Despite this, Democrats did not miss a beat to call out Trump for trying to distance himself from the project. The Biden campaign’s director of rapid response, Ammar Moussa, said that Project 2025 “should scare the hell out of the American people.”

“Project 2025 staff and leadership routinely tout their connections to Trump’s team and are the same people leading the RNC policy platform and Trump’s debate prep, campaign and inner circle,” Moussa said in a statement.

Close Trump allies who are part of Project 2025 include Stephen Miller, Mark Meadows, John McEntee and Russ Vought.

Vought was selected by the Trump campaign to lead the committee drafting the Republican Party platform, which will reflect Trump’s ideas. For that reason, Democrats say, the ties between Trump and Project 2025 should not be ignored.

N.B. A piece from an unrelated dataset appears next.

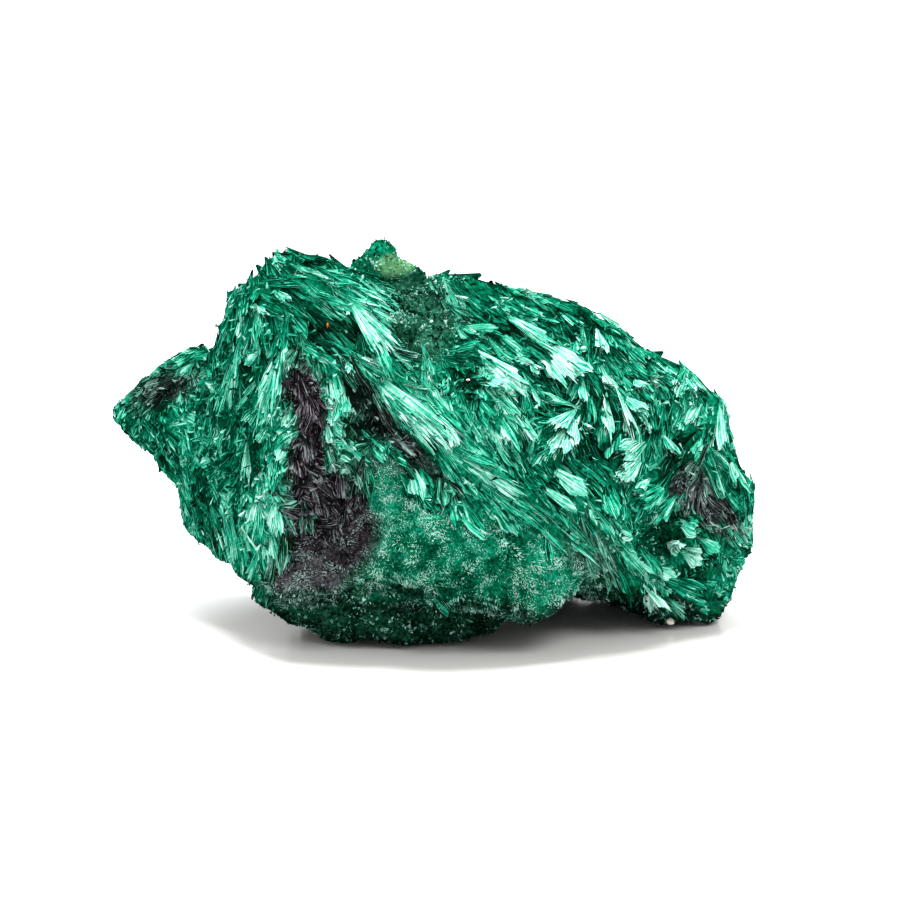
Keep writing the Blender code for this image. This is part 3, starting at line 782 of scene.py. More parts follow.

“Trump’s ridiculous effort now to create space between him and his closest advisers collapses immediately,” Rep. Jamie Raskin, who is part of the Stop Project 2025 task force, told NOTUS. “In one desperate paragraph, he denies knowing anything about it … tries to create plausible deniability with respect to certain parts of the plan, and then enthusiastically cheerleads for the entire project.”

“Trump is so worried about this that he’s lying in the most easily disprovable ways,” said Rep. Jared Huffman, the task force’s founder. “Those of us who have been exposing 2025 are now living rent-free inside his big orange head.”

Some former Trump administration officials also say that Trump’s post should not be taken as his last word.

“He wants to own his own policy, his own personnel, and I think that’s what this is about,” said Marc Short, a longtime GOP consultant who served as chief of staff to former Vice President Mike Pence. “Trump is always going to be transactional on policy, so some will [become enacted], some won’t. He’s not going to purchase some doctrinaire, you know, conservative viewpoint.”

Reese Gorman and Oriana González are reporters at NOTUS. Capitol Hill bureau chief Matt Fuller contributed reporting.